>> start MATERIAL FOR THIS TASK
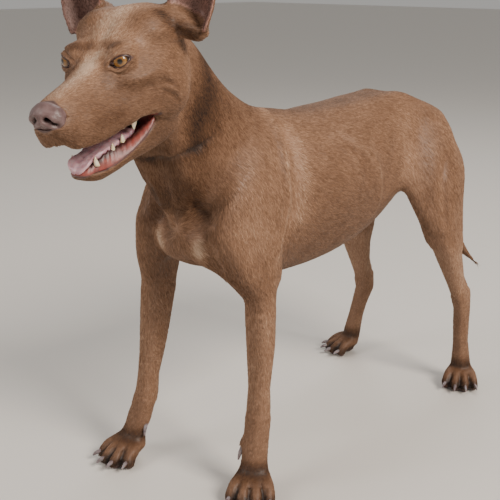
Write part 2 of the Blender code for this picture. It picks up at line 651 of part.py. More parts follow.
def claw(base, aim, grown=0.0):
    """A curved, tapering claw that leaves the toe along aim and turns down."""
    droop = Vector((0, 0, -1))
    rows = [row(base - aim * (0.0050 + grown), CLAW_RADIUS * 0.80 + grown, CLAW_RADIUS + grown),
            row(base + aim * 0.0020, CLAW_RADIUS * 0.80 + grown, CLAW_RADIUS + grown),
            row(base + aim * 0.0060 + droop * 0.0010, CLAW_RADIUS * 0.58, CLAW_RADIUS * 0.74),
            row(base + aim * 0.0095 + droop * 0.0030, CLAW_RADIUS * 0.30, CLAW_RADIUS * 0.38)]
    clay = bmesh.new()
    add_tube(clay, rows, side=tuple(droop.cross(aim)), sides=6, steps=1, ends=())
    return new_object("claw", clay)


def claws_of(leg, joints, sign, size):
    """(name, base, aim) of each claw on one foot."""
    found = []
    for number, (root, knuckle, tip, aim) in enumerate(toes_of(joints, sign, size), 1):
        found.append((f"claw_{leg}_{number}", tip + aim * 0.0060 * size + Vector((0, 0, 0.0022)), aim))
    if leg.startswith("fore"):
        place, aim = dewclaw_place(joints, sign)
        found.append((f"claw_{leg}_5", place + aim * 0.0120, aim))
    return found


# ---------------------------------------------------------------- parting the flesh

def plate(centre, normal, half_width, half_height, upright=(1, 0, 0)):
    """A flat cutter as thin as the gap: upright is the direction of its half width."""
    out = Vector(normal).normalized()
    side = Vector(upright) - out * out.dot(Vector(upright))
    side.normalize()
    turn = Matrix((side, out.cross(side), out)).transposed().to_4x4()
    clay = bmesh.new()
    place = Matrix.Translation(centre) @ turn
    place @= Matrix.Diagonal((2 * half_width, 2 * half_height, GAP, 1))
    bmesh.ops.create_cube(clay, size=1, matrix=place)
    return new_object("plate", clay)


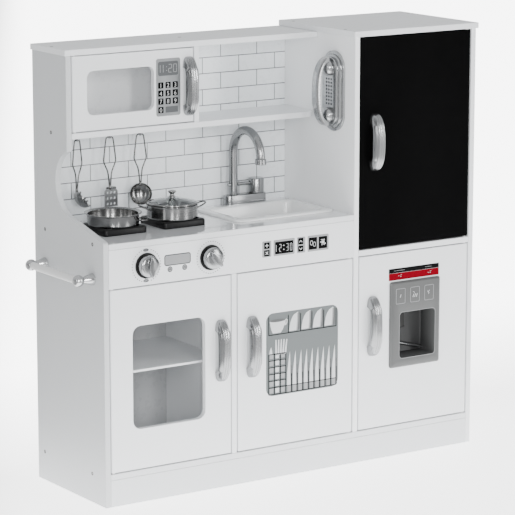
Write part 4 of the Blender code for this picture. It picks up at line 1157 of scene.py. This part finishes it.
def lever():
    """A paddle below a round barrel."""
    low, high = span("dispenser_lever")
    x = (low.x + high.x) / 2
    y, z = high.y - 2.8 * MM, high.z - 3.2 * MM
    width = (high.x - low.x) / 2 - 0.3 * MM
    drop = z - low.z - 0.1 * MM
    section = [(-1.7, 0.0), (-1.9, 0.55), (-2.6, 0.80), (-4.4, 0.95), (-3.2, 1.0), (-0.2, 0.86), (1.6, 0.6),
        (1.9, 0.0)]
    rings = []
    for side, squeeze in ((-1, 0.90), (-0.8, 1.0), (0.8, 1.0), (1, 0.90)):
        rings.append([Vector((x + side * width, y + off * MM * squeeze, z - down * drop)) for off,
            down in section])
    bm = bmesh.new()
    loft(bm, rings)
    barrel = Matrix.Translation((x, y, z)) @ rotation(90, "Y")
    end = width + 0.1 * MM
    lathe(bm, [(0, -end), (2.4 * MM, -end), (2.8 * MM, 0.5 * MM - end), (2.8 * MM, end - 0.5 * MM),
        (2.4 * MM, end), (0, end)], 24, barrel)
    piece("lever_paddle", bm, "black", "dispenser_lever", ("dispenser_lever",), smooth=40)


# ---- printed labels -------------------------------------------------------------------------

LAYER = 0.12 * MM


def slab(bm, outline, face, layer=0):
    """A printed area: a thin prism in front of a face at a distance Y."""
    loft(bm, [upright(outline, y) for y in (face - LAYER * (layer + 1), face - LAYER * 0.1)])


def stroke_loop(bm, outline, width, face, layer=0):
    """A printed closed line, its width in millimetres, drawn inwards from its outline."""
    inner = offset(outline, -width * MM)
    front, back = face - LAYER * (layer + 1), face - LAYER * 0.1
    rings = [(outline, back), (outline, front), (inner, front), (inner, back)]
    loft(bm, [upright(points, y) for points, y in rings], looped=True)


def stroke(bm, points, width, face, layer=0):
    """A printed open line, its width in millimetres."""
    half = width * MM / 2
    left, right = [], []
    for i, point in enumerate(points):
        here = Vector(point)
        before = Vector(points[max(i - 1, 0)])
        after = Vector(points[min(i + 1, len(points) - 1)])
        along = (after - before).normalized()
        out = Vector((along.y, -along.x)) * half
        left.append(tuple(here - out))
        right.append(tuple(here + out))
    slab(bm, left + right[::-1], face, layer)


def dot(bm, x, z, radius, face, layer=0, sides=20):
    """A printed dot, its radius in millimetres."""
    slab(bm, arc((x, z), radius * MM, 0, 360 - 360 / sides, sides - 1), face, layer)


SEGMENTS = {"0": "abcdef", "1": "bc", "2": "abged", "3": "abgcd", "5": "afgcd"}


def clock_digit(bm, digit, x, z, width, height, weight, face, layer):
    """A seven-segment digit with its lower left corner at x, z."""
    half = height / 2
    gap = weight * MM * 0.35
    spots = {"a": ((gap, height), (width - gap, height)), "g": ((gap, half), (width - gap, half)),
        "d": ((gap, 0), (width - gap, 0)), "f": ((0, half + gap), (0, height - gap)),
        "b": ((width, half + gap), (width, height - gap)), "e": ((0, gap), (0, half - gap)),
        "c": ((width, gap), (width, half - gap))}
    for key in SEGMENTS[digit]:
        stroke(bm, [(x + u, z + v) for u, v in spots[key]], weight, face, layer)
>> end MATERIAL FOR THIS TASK
● WRITTEN INSTRUCTION: Only the number is needed: state how many lines in the listing contain "code".

● RESULT OF THE TASK: 2